Cheniere Energy is the clearest example of this right now.
Shares hit a 52-week high of $300.89 but have pulled back to around $246, sitting roughly 18% below that level heading into a Q2 report that has the potential to be one of the more important catalysts of the second half. The business has never been stronger. The stock price does not reflect that.
A Quarter That Should Have Moved the Stock More
In Q1 2026, Cheniere shipped a record 187 LNG cargoes from its Gulf Coast terminals, an 11% increase from the same period last year. Record volumes. Not a slight improvement. An actual record.

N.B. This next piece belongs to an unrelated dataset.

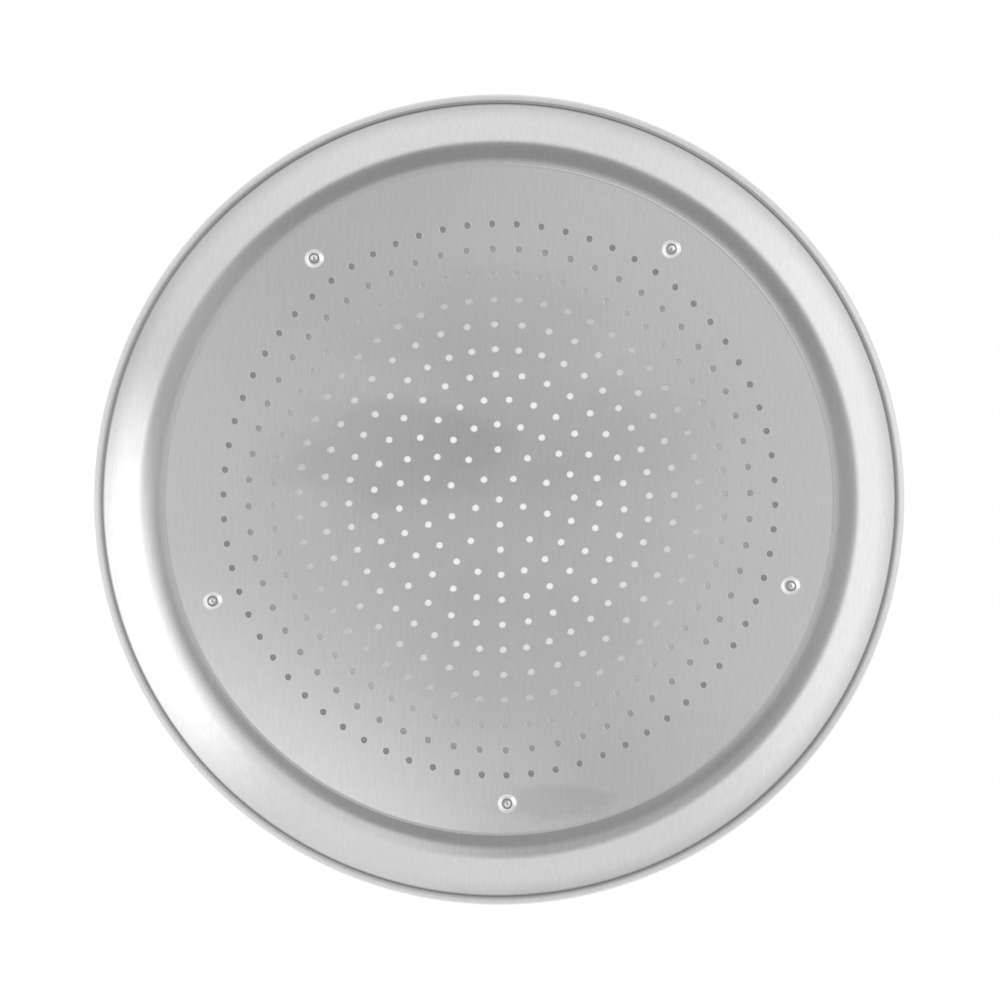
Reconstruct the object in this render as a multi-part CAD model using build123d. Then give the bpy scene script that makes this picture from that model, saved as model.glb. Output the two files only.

Q1 2026 revenue came in at $5.87 billion and consolidated adjusted EBITDA reached $2.33 billion, up 25% year over year. The company attributed the improved outlook to higher LNG production expectations, better market margins, and gains from optimization efforts.
The stock dropped after earnings. Why? Investors reacted to a headline net loss of roughly $3.5 billion despite strong operational performance. But that loss was driven by approximately $4.8 billion in non-cash, unrealized derivative fair value changes tied to long-term Integrated Production Marketing agreements. Management was clear: those marks will reverse over time as the agreements are fulfilled. Non-cash derivative moves on long-term contracts are not the same as the business deteriorating. Most investors who sold did not read past the first line of the income statement.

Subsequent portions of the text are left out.